The signal values of these bars are:

| Color | Luminance | Chroma amplitude | Chroma Φ |
|---|---|---|---|
| Yellow | 0.67 | 0.336 | 167.1º |
| Cyan | 0.53 | 0.474 | 283.5º |
| Green | 0.44 | 0.443 | 240.7º |
| Magenta | 0.31 | 0.443 | 60.7º |
| Red | 0.23 | 0.474 | 103.5º |
| Blue | 0.086 | 0.336 | 347.1º |

=== Centre Grid ===
This element is composed of 100% white lines located at the centre of the image, between the colour bars and the greyscale. It helps with image centring adjustment and allows checking for CRT convergence at the centre of the screen.

=== Greyscale Bars ===
Beneath the colour bars, there's a greyscale bar with six steps. This allows checking gamma correction of the television receiver, and linearity response of the transmission chain.

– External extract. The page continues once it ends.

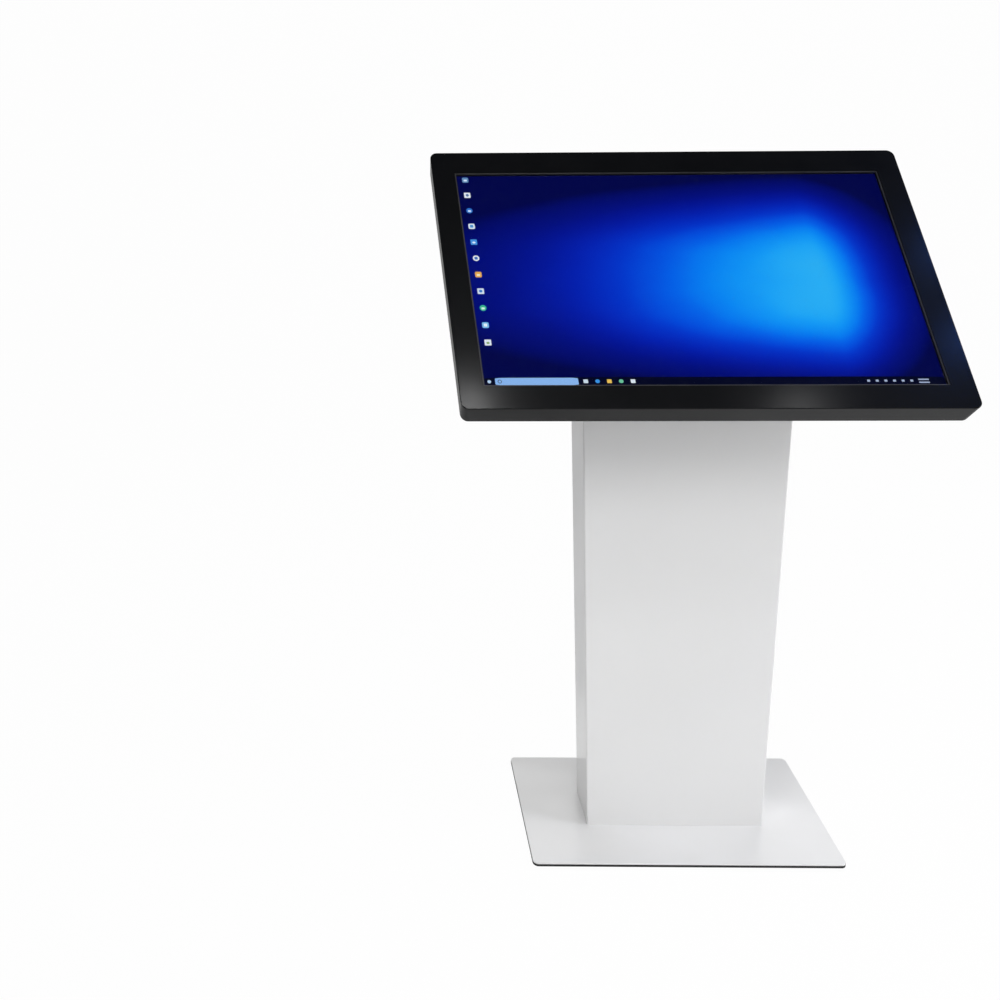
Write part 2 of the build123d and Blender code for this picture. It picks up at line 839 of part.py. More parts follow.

The brightness value of each step varies with a ratio of 20%, as follows:

| 0% | 20% | 40% | 60% | 80% | 100% |

=== Grating Bars ===
Located within the circle, the gratings are composed of alternating white and black lines.
Horizontal frequency response (horizontal resolution) can be determined by five frequency gratings of 0.5, 1.25, 2.25, 4.2, and 4.8 MHz. The last two gratings must show interference from the 4.43 MHz PAL colour carrier.

=== Pulse Signal ===
A pulse signal bar is placed under the frequency gratings, consisting of a black rectangle with a white vertical line, corresponding to a 2T pulse. This signal shows the status of the transmission chain at high frequencies, as well as ghosting due to signal echoes.

=== Station Identification ===
Other elements like TV network identification ("TVE", "TVE1", "La Primera", "TVE2", "Teledeporte", "Canal Clásico", "TVE Internacional"), specific TV channel logos or a clock were usually added to the test pattern.